The well-named ‘evil’ laws pushed through parliament, show that the South Korean bosses intend to keep things that way. The whole burden of the government’s propaganda has been that the economy demands sacrifices as the growth rate falls yet further. In 1995 it was 9% per annum, in 1996 it was 6.8% and in 1997 heading for 5% or less. (One journal makes out that 4% would actually mean entering a period of nil or "negative" growth, i.e. an actual decline.)
Dream or nightmare?
For the majority of workers, the "dream" is easily explained; for them it has been a nightmare. In terms of the way South Korean capitalism treats its workers it is a long way from ‘catching up’ with the far-from-adequate standards of its fellow OECD member-states. In fact, figures indicate the opposite. The 1995 International Labour Organisation (ILO) in its Year Book, for example, shows that workers in South Korea work longer hours than in 61 out of the 68 countries it reviewed. Only countries like Indonesia, Sri Lanka, Taiwan have a worse record.

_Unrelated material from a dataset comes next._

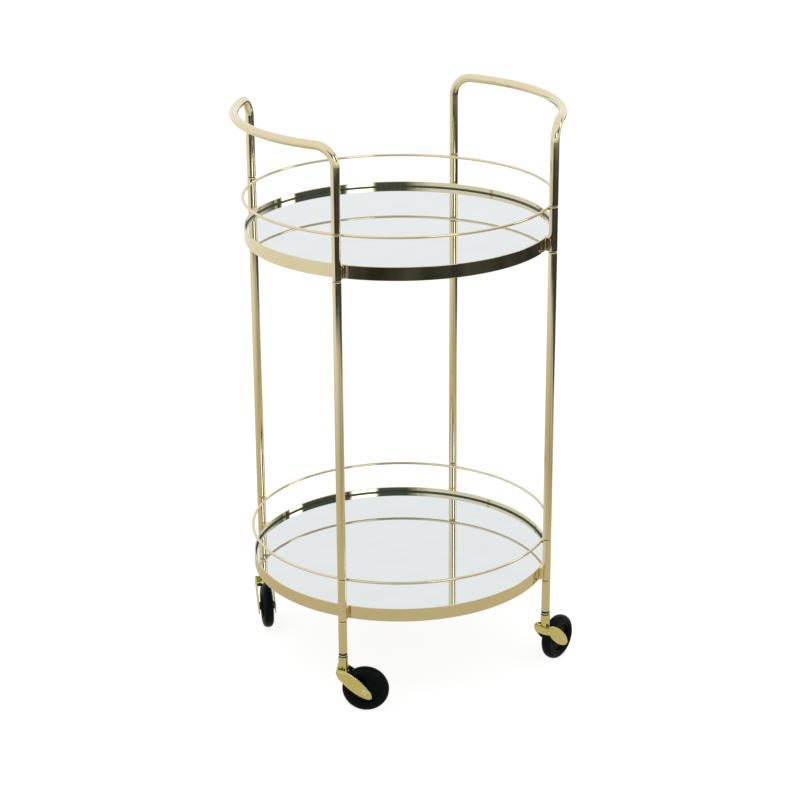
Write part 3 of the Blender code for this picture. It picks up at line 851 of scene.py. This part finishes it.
def make_dark_sweep():
    """The floor as the plated metal sees it: tan by the cart, pale further out, and dark on one side."""
    bm = bmesh.new()
    bmesh.ops.create_circle(bm, cap_ends=True, segments=96, radius=12.0)
    n = Finish("dark_sweep")
    right, away, _ = n.split(n.place)
    turn = camera_turn(n, right, away)
    reach = n.math("SQRT", n.math("ADD", n.product(right, right), n.product(away, away)))
    floor = n.blended(n.mapped(reach, 0.0, 1.0, 0.8, 1.7), (0.64, 0.58, 0.41), (0.92, 0.90, 0.84))
    tinted = n.add("ShaderNodeVectorMath", operation="MULTIPLY")
    n.link(floor, tinted.inputs[0])
    n.link(floor_streaks(n, turn, reach), tinted.inputs[1])
    patches = n.mapped(n.noise(0.9, 2.0), 0.0, 1.0, 0.35, 0.65)
    gloom = n.blended(patches, (0.026, 0.027, 0.024), (0.078, 0.080, 0.072))
    glow = n.add("ShaderNodeEmission")
    n.link(n.blended(dark_share(n, turn, reach), tinted.outputs["Vector"], gloom), glow.inputs["Color"])
    n.shine(glow.outputs["Emission"])
    card = mesh_object("studio_dark_sweep", bm, n.material)
    card.location = (0.0, 0.0, 0.0006)
    card.rotation_euler = (0.0, 0.0, CAMERA_TURN)
    only_in_reflections(card)


def aimed(item, turn, lift, distance):
    """Places an item round from the camera's side, at a lift above the level, and faces it to the cart."""
    target = Vector((0.0, 0.0, AIM_HEIGHT))
    flat = distance * cos(radians(lift))
    level = distance * sin(radians(lift))
    where = studio_point(flat * sin(radians(turn)), -flat * cos(radians(turn)), AIM_HEIGHT + level)
    item.location = where
    item.rotation_euler = (target - where).to_track_quat("-Z", "Y").to_euler()


def make_card(name, turn, width):
    """A glowing card with soft edges, which only polished surfaces see."""
    bm = bmesh.new()
    bmesh.ops.create_grid(bm, x_segments=1, y_segments=1, size=0.5)
    n = Finish(name)
    across, along, _ = n.split(n.place)
    sides = [n.mapped(n.math("ABSOLUTE", offset), 1.0, 0.0, 0.34, 0.5) for offset in (across, along)]
    fade = n.product(*sides)
    glow = n.add("ShaderNodeEmission")
    glow.inputs["Color"].default_value = (1.0, 0.99, 0.97, 1.0)
    n.link(n.product(fade, CARD_STRENGTH), glow.inputs["Strength"])
    clear = n.add("ShaderNodeBsdfTransparent")
    both = n.add("ShaderNodeMixShader")
    n.link(fade, both.inputs["Fac"])
    n.link(clear.outputs["BSDF"], both.inputs[1])
    n.link(glow.outputs["Emission"], both.inputs[2])
    n.shine(both.outputs["Shader"])
    card = mesh_object(name, bm, n.material)
    card.scale = (width, CARD_HEIGHT, 1.0)
    aimed(card, turn, CARD_LIFT, CARD_DISTANCE)
    only_in_reflections(card)


def make_light(name, turn, lift, power):
    """A large soft light, which polished surfaces don't mirror."""
    data = bpy.data.lights.new(name, "AREA")
    data.shape = "SQUARE"
    data.size = LIGHT_SIZE
    data.energy = power
    light = bpy.data.objects.new(name, data)
    aimed(light, turn, lift, LIGHT_DISTANCE)
    light.visible_camera = False
    light.visible_glossy = False
    bpy.context.collection.objects.link(light)


def dim_side(n):
    """How dim the room is in a direction: all of one side, from just above the level to halfway up."""
    rotated = n.add("ShaderNodeVectorRotate", rotation_type="Z_AXIS")
    rotated.inputs["Angle"].default_value = -CAMERA_TURN
    n.link(n.place, rotated.inputs["Vector"])
    right, away, up = n.split(rotated.outputs["Vector"])
    turn = camera_turn(n, right, away)
    past_left = n.mapped(turn, 0.0, 1.0, radians(-25.0), radians(-5.0))
    before_rear = n.mapped(turn, 1.0, 0.0, radians(110.0), radians(135.0))
    not_overhead = n.mapped(up, 1.0, 0.0, 0.42, 0.62)
    not_level = n.mapped(up, 0.0, 1.0, 0.10, 0.20)
    return n.product(n.product(past_left, before_rear), n.product(not_overhead, not_level))


def make_world():
    """White to the camera and for soft light, while polished surfaces see a dim room on one side."""
    world = bpy.data.worlds.new("studio")
    world.use_nodes = True
    world.node_tree.nodes.clear()
    n = Nodes(world.node_tree, "Generated")
    room = n.add("ShaderNodeBackground")
    n.link(n.blended(dim_side(n), (1.0, 1.0, 1.0), (0.10, 0.105, 0.10)), room.inputs["Color"])
    plain = n.add("ShaderNodeBackground")
    plain.inputs["Color"].default_value = (1.0, 1.0, 1.0, 1.0)
    plain.inputs["Strength"].default_value = 1.05
    rays = n.add("ShaderNodeLightPath")
    choice = n.add("ShaderNodeMixShader")
    n.link(rays.outputs["Is Glossy Ray"], choice.inputs["Fac"])
    n.link(plain.outputs["Background"], choice.inputs[1])
    n.link(room.outputs["Background"], choice.inputs[2])
    n.link(choice.outputs["Shader"], n.add("ShaderNodeOutputWorld").inputs["Surface"])
    bpy.context.scene.world = world


def make_studio():
    bpy.context.scene.view_settings.view_transform = "Standard"
    make_floor_plane()
    make_dark_sweep()
    make_world()
    make_card("softbox_front", 31.0, 1.55)
    make_card("softbox_right", 98.0, 1.03)
    make_light("light_left", -70.0, 55.0, 30.0)
    make_light("light_right", 60.0, 40.0, 25.0)


make_camera()
for tray in TRAYS:
    make_band(tray)
    make_mirror(tray)
    make_floor(tray)
    make_rail(tray)
for corner in CORNERS:
    for kind in ("lower_leg", "lower_post", "middle_leg", "upper_post"):
        make_tube(f"{kind}_{corner}", corner)
    make_caster(corner)
make_handle("left_handle_tube", "rear_left")
make_handle("right_handle_tube", "front_right")
make_studio()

A leader of Seoul’s subway workers, at a KCTU demonstration on 2nd February beside the Central Station explained why his members are in the "vanguard of the movement" as he puts it:
"Day shifts are ten hours; nights 14 with some of the most gruelling shift patterns imaginable - two days, two nights, two days, one night, rotation day, holiday and back to the beginning again...
"In 1994 we led a struggle against the government’s wage freeze and suffered police action worse than under the military.
"It is still illegal for us in the public sector to strike. Forty six of the activists were arrested and 16 ‘did time’. Nearly 3000 were victimised in some way by management and over 100 were sacked. Leaders of the union staged a week-long hunger strike at Myong Dong.
"Some of the (subway) lines are organised by the FKTU and that complicates our struggle. But we will not see our union crushed. We aim to stay in the front ranks."